(Exercise prompt): Your task is to output all the records below, word for word.

[Extracted information start]

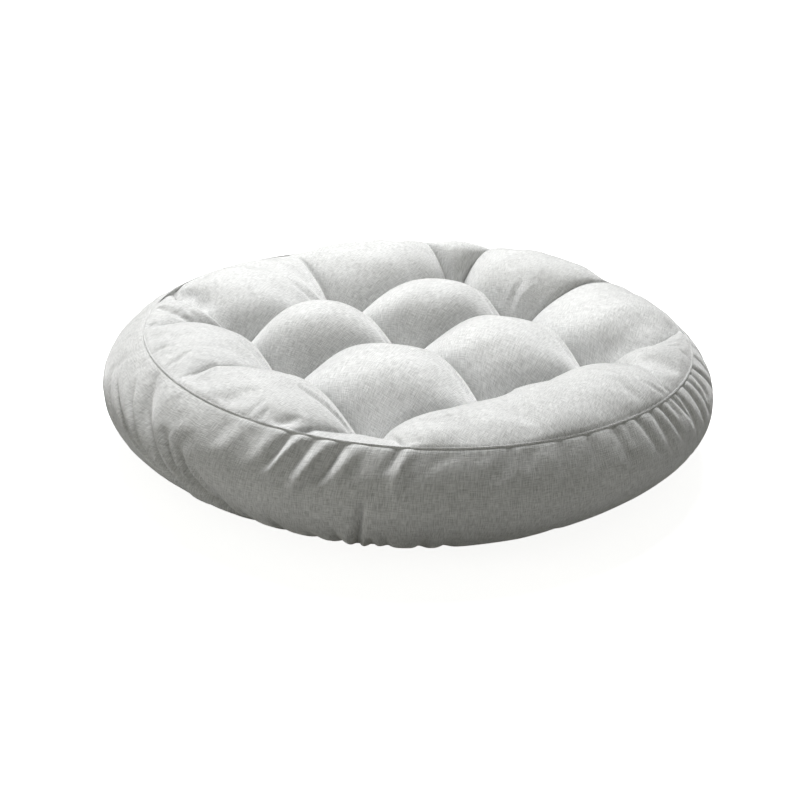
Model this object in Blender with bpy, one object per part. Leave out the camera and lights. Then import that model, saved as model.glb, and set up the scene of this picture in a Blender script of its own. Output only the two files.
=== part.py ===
"""Round tufted floor cushion, 40 cm across, lying flat on its foot.

Metres, +Z up. The origin is at the middle of the foot and the front is towards -Y.
A round top panel is seamed to a side band and drawn down at nine tufts in a 3 x 3 grid. That leaves
four full domes between the tufts and a ring of twelve puffs between the grid and the seam.

The top panel is laid out in grid coordinates (s, t): the tufts are at -1, 0 and 1 both ways, the seam
is where the larger of |s| and |t| is 2, and each unit square is one dome or a share of a rim puff.
"""

from collections import namedtuple
from math import atan2, cos, exp, floor, pi, radians, sin, sqrt

import bmesh
import bpy
from mathutils import Vector

# --- Driving sizes -------------------------------------------------------------------------------
DIAMETER = 0.400  # over the belly, averaged round the cushion
BELLY_HEIGHT = 0.039  # height at which the side stands out furthest
FOOT_RADIUS = 0.138  # the flat that lies on the floor
FOOT_CORNERS, FOOT_CORNERS_DEG = 0.050, 272.0  # share by which its outline is squared, with a corner here
OVAL, OVAL_DEG = 0.030, 130.0  # share by which the plan is longer along this direction
LOBE, LOBE_DEG = 0.012, 23.0  # share by which it is three-cornered

SEAM_RADIUS = 0.1775
SEAM_HEIGHT = 0.071
SEAM_SLANT, SEAM_SLANT_DEG = 0.004, 180.0  # the seam rides higher towards this direction
SEAM_SHIFT = Vector((0.007, -0.003, 0.0))  # its ring lies a little off the middle
SEAM_RIDGE = 0.0014  # the two turned-in edges stand up this far
SEAM_GROOVE = 0.0016  # and lie in a groove this deep
GROOVE_REACH = 0.005

BAND_GIRTH = 0.120  # seam to foot, along the cloth
BELLY_AT = 0.33  # share of that way at which the side stands out furthest
BAND_TOP_DEG = 20.0  # phase of the side's curve at the seam: it is 0 at the belly, -90 at the foot
BAND_TOP_FACING = 50.0  # degrees above level that the cloth faces just under the seam

TUFT_PITCH = 0.091
TUFT_TURN = -58.0  # degrees from +X to the grid's own first direction
TUFT_CENTRE = Vector((0.006, 0.002, 0.0))
TUFT_HEIGHT = 0.040  # floor to the stitched-down cloth
SADDLE_HEIGHT = 0.051  # a channel's highest place between two tufts
CHANNEL_SWELL = 0.8  # how fast a channel climbs out of its tuft

CREASE_TOP_AT = 0.75  # share of the way from tuft to seam at which a rim crease is highest
CREASE_FADE = 0.25  # share of the way over which a short crease dies out
ROUNDNESS = 0.5  # 0.5 gives a puff an elliptical section with a sharp channel each side

# --- Tables --------------------------------------------------------------------------------------
# Tufts sit where the hand-pulled stitch drew them: millimetres off the even grid, along its own
# first (along) and second (across) directions.
Tuft = namedtuple("Tuft", "column row along across")
TUFTS = (
    Tuft(-1, -1, 6, 3),
    Tuft(0, -1, -9, 1),
    Tuft(1, -1, 11, -2),
    Tuft(-1, 0, 2, -4),
    Tuft(0, 0, -14, 5),
    Tuft(1, 0, 5, -2),
    Tuft(-1, 1, 2, 1),
    Tuft(0, 1, -13, 3),
    Tuft(1, 1, 3, -9),
)

# The four domes between the tufts, by the grid square they fill, with the height of their crown.
Dome = namedtuple("Dome", "column row crown")
DOMES = (
    Dome(-1, -1, 0.0812),
    Dome(-1, 0, 0.0800),
    Dome(0, -1, 0.0762),
    Dome(0, 0, 0.0772),
)

# The twelve rim puffs, round from the grid's first direction. Each starts at a crease that meets the
# seam at starts_deg (plan angle from +X) and runs in to a tuft; the crease's top lies drop below the
# crowns beside it, and where runs is under 1 it dies out at that share of the way from tuft to seam.
# The puff is crown high at the share crest_at of that way.
RimPuff = namedtuple("RimPuff", "name starts_deg drop runs crown crest_at")
RIM_PUFFS = (
    RimPuff("front right", -67.0, 0.006, 0.4, 0.0815, 0.60),
    RimPuff("right corner", -34.0, 0.006, 1.0, 0.0790, 0.60),
    RimPuff("right", 2.0, 0.006, 1.0, 0.0790, 0.60),
    RimPuff("back right", 33.0, 0.006, 1.0, 0.0860, 0.60),
    RimPuff("back corner", 68.0, 0.005, 1.0, 0.0835, 0.60),
    RimPuff("back", 89.0, 0.003, 1.0, 0.0850, 0.60),
    RimPuff("back left", 121.0, 0.006, 1.0, 0.0800, 0.60),
    RimPuff("left corner", 157.0, 0.006, 1.0, 0.0790, 0.60),
    RimPuff("left", 182.0, 0.006, 1.0, 0.0805, 0.60),
    RimPuff("front left", 213.0, 0.006, 1.0, 0.0800, 0.60),
    RimPuff("front corner", 246.0, 0.006, 1.0, 0.0690, 0.80),
    RimPuff("front", 268.5, 0.004, 1.0, 0.0770, 0.60),
)

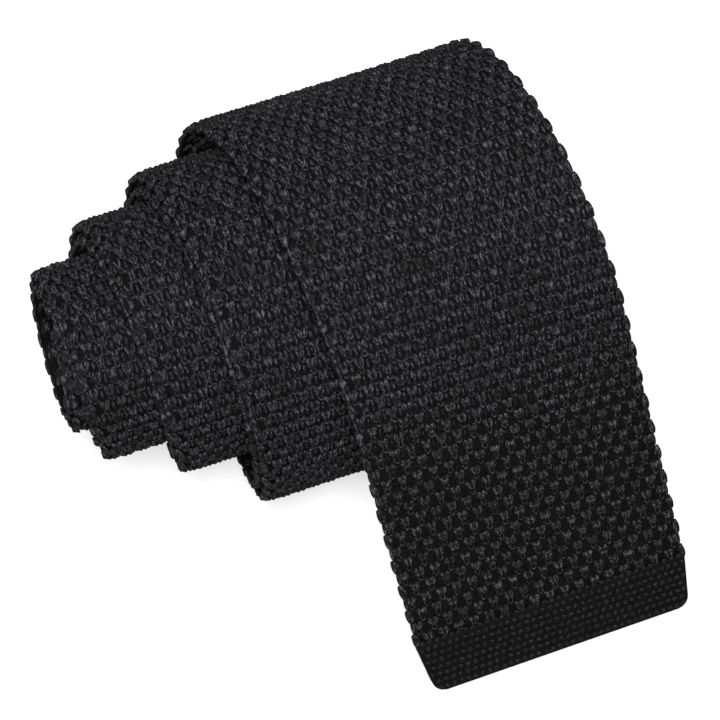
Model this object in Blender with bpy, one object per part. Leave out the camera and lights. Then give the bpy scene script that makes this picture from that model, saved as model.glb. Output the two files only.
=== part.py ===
"""Rolled knitted necktie, folded in two and wound from the fold, with its wide end leaning down."""
import math

import bmesh
import bpy
import numpy as np

MM = 0.001

# Cloth
THICKNESS = 2.4           # one layer of double knit
LAYER_GAP = 0.6           # air between the wide layer and the narrow layer behind it
EDGE_ROUND = 0.7          # softened long edges
CUT_GAP = 0.3             # air between two neighbouring lengths of the same layer

# Roll, listed at every half turn from the core outward. Station 0 is the fourth turn's crest.
FIRST_STATION = -2
CORE_EYE = 4.1            # radius of the hole at the very middle
TURN_SLACK = (-0.6, 7.9, -6.2, 7.0, -5.6, 5.7, -0.7, 1.1, 2.2)   # air added by each half turn
TURN_SHIFTS = (-31.0, -32.8, -31.5, -28.9, -20.1, -14.6, -5.8, -0.1, 8.2, 19.9)
CREST_ANGLE = -62.0       # degrees from straight up, positive towards the front
LAST_FULL_TURN = 4        # station of the crest before the roll's lowest point
BOTTOM_SAG = 0.2          # how far the roll's weight flattens it on the table

# Widths of the wide layer and of the narrow layer
BLADE_WIDTH = 60.0
BLADE_WIDTH_CORE = 40.0
BLADE_TAPER_FROM = 3.5    # station where the wide layer reaches full width
TAIL_WIDTH = 48.0
TAIL_WIDTH_CORE = 38.0
TAIL_LEAD = 0.8
TAIL_END_INSET = 3.5
TAIL_TUCK_STATIONS = (5.75, 6.10)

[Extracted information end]

(Solved problem):
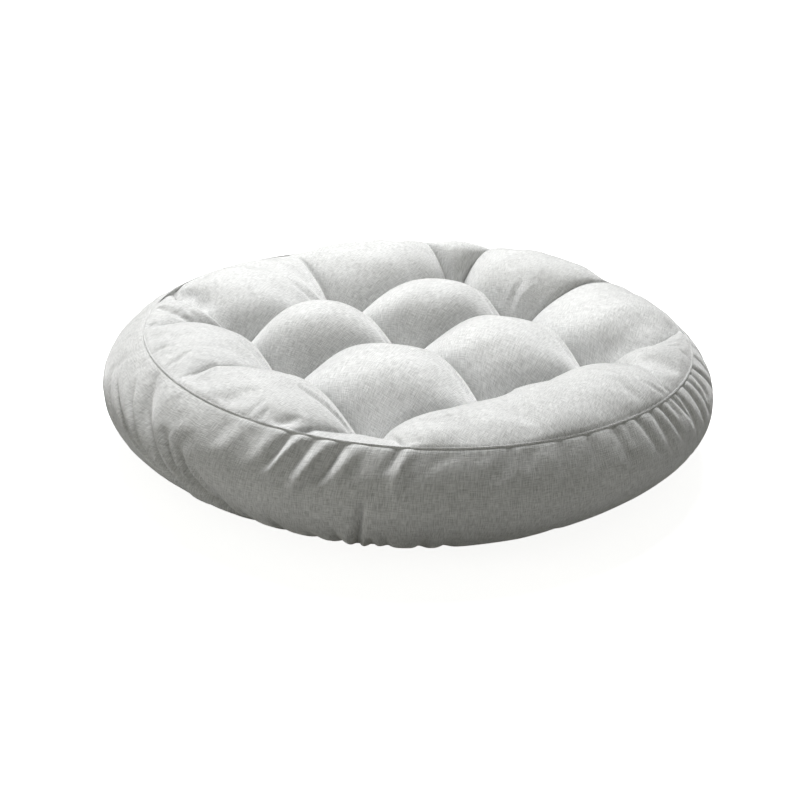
Model this object in Blender with bpy, one object per part. Leave out the camera and lights. Then import that model, saved as model.glb, and set up the scene of this picture in a Blender script of its own. Output only the two files.
=== part.py ===
"""Round tufted floor cushion, 40 cm across, lying flat on its foot.

Metres, +Z up. The origin is at the middle of the foot and the front is towards -Y.
A round top panel is seamed to a side band and drawn down at nine tufts in a 3 x 3 grid. That leaves
four full domes between the tufts and a ring of twelve puffs between the grid and the seam.

The top panel is laid out in grid coordinates (s, t): the tufts are at -1, 0 and 1 both ways, the seam
is where the larger of |s| and |t| is 2, and each unit square is one dome or a share of a rim puff.
"""

from collections import namedtuple
from math import atan2, cos, exp, floor, pi, radians, sin, sqrt

import bmesh
import bpy
from mathutils import Vector

# --- Driving sizes -------------------------------------------------------------------------------
DIAMETER = 0.400  # over the belly, averaged round the cushion
BELLY_HEIGHT = 0.039  # height at which the side stands out furthest
FOOT_RADIUS = 0.138  # the flat that lies on the floor
FOOT_CORNERS, FOOT_CORNERS_DEG = 0.050, 272.0  # share by which its outline is squared, with a corner here
OVAL, OVAL_DEG = 0.030, 130.0  # share by which the plan is longer along this direction
LOBE, LOBE_DEG = 0.012, 23.0  # share by which it is three-cornered

SEAM_RADIUS = 0.1775
SEAM_HEIGHT = 0.071
SEAM_SLANT, SEAM_SLANT_DEG = 0.004, 180.0  # the seam rides higher towards this direction
SEAM_SHIFT = Vector((0.007, -0.003, 0.0))  # its ring lies a little off the middle
SEAM_RIDGE = 0.0014  # the two turned-in edges stand up this far
SEAM_GROOVE = 0.0016  # and lie in a groove this deep
GROOVE_REACH = 0.005

BAND_GIRTH = 0.120  # seam to foot, along the cloth
BELLY_AT = 0.33  # share of that way at which the side stands out furthest
BAND_TOP_DEG = 20.0  # phase of the side's curve at the seam: it is 0 at the belly, -90 at the foot
BAND_TOP_FACING = 50.0  # degrees above level that the cloth faces just under the seam

TUFT_PITCH = 0.091
TUFT_TURN = -58.0  # degrees from +X to the grid's own first direction
TUFT_CENTRE = Vector((0.006, 0.002, 0.0))
TUFT_HEIGHT = 0.040  # floor to the stitched-down cloth
SADDLE_HEIGHT = 0.051  # a channel's highest place between two tufts
CHANNEL_SWELL = 0.8  # how fast a channel climbs out of its tuft

CREASE_TOP_AT = 0.75  # share of the way from tuft to seam at which a rim crease is highest
CREASE_FADE = 0.25  # share of the way over which a short crease dies out
ROUNDNESS = 0.5  # 0.5 gives a puff an elliptical section with a sharp channel each side

# --- Tables --------------------------------------------------------------------------------------
# Tufts sit where the hand-pulled stitch drew them: millimetres off the even grid, along its own
# first (along) and second (across) directions.
Tuft = namedtuple("Tuft", "column row along across")
TUFTS = (
    Tuft(-1, -1, 6, 3),
    Tuft(0, -1, -9, 1),
    Tuft(1, -1, 11, -2),
    Tuft(-1, 0, 2, -4),
    Tuft(0, 0, -14, 5),
    Tuft(1, 0, 5, -2),
    Tuft(-1, 1, 2, 1),
    Tuft(0, 1, -13, 3),
    Tuft(1, 1, 3, -9),
)

# The four domes between the tufts, by the grid square they fill, with the height of their crown.
Dome = namedtuple("Dome", "column row crown")
DOMES = (
    Dome(-1, -1, 0.0812),
    Dome(-1, 0, 0.0800),
    Dome(0, -1, 0.0762),
    Dome(0, 0, 0.0772),
)

# The twelve rim puffs, round from the grid's first direction. Each starts at a crease that meets the
# seam at starts_deg (plan angle from +X) and runs in to a tuft; the crease's top lies drop below the
# crowns beside it, and where runs is under 1 it dies out at that share of the way from tuft to seam.
# The puff is crown high at the share crest_at of that way.
RimPuff = namedtuple("RimPuff", "name starts_deg drop runs crown crest_at")
RIM_PUFFS = (
    RimPuff("front right", -67.0, 0.006, 0.4, 0.0815, 0.60),
    RimPuff("right corner", -34.0, 0.006, 1.0, 0.0790, 0.60),
    RimPuff("right", 2.0, 0.006, 1.0, 0.0790, 0.60),
    RimPuff("back right", 33.0, 0.006, 1.0, 0.0860, 0.60),
    RimPuff("back corner", 68.0, 0.005, 1.0, 0.0835, 0.60),
    RimPuff("back", 89.0, 0.003, 1.0, 0.0850, 0.60),
    RimPuff("back left", 121.0, 0.006, 1.0, 0.0800, 0.60),
    RimPuff("left corner", 157.0, 0.006, 1.0, 0.0790, 0.60),
    RimPuff("left", 182.0, 0.006, 1.0, 0.0805, 0.60),
    RimPuff("front left", 213.0, 0.006, 1.0, 0.0800, 0.60),
    RimPuff("front corner", 246.0, 0.006, 1.0, 0.0690, 0.80),
    RimPuff("front", 268.5, 0.004, 1.0, 0.0770, 0.60),
)

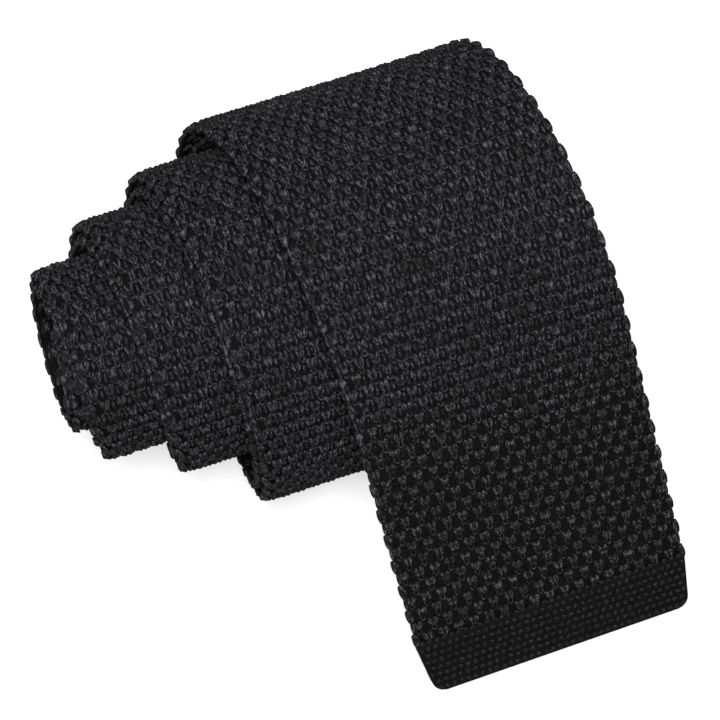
Model this object in Blender with bpy, one object per part. Leave out the camera and lights. Then give the bpy scene script that makes this picture from that model, saved as model.glb. Output the two files only.
=== part.py ===
"""Rolled knitted necktie, folded in two and wound from the fold, with its wide end leaning down."""
import math

import bmesh
import bpy
import numpy as np

MM = 0.001

# Cloth
THICKNESS = 2.4           # one layer of double knit
LAYER_GAP = 0.6           # air between the wide layer and the narrow layer behind it
EDGE_ROUND = 0.7          # softened long edges
CUT_GAP = 0.3             # air between two neighbouring lengths of the same layer

# Roll, listed at every half turn from the core outward. Station 0 is the fourth turn's crest.
FIRST_STATION = -2
CORE_EYE = 4.1            # radius of the hole at the very middle
TURN_SLACK = (-0.6, 7.9, -6.2, 7.0, -5.6, 5.7, -0.7, 1.1, 2.2)   # air added by each half turn
TURN_SHIFTS = (-31.0, -32.8, -31.5, -28.9, -20.1, -14.6, -5.8, -0.1, 8.2, 19.9)
CREST_ANGLE = -62.0       # degrees from straight up, positive towards the front
LAST_FULL_TURN = 4        # station of the crest before the roll's lowest point
BOTTOM_SAG = 0.2          # how far the roll's weight flattens it on the table

# Widths of the wide layer and of the narrow layer
BLADE_WIDTH = 60.0
BLADE_WIDTH_CORE = 40.0
BLADE_TAPER_FROM = 3.5    # station where the wide layer reaches full width
TAIL_WIDTH = 48.0
TAIL_WIDTH_CORE = 38.0
TAIL_LEAD = 0.8
TAIL_END_INSET = 3.5
TAIL_TUCK_STATIONS = (5.75, 6.10)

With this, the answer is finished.